A function f(f(x)) can also be written as (f o f) (x). A function is a special kind of relation where you have 1 input and it spits out 1 output. That's the definition of a function. Since you take the one function f after the other function f you do the same transformation 2 times in a row.

The question is what is the middle or what is f(x)?

When you start from X and end in Root X you have to change the exponents.

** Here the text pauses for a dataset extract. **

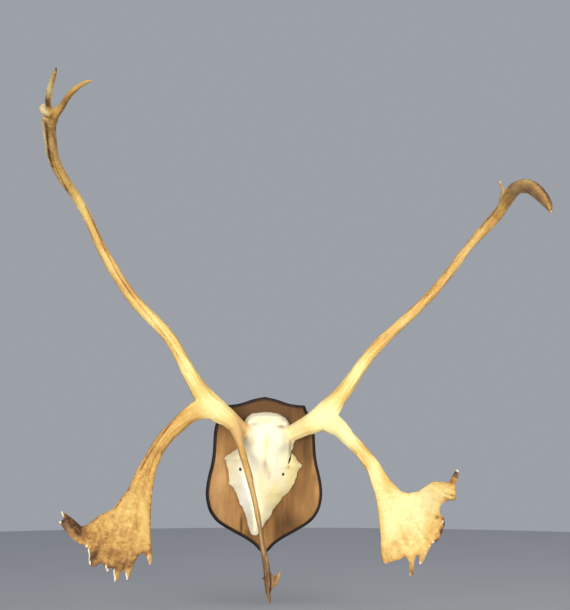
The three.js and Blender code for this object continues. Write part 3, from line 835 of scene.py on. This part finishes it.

So how do you go from exponent 1 to exponent 1/2? Remember you have to do 2 operations or transformations rather to go from X to root X or from 1 to 1/2.

I called the operation p and we have to do this operation 2 times in a row to get from exponent 1 (input) to exponent 1/2 (output):

So now we fill in x = 2 and you get the solution 1.63

|For this problem, I decided to find the distance between the equation $y=x$ and $y=\sqrt{x}$ . We know that all three lines have the same value at $x=1$ .

$\sqrt{(x_{2}-x_{1})^2+(y_{2}-y_{1})^2}$

We plug in the value of $x$ which is $2$

$\sqrt{(2-2)^2+(\sqrt{2}-2)^2}$

We get the value as $0.59$ once rounded to the second decimal place.

Finally, I added $1$ to that value because we know that at $x=1$ all the points have the same value.

We end up with the answer $1.59$ , which is an accepted approximation according to the problem.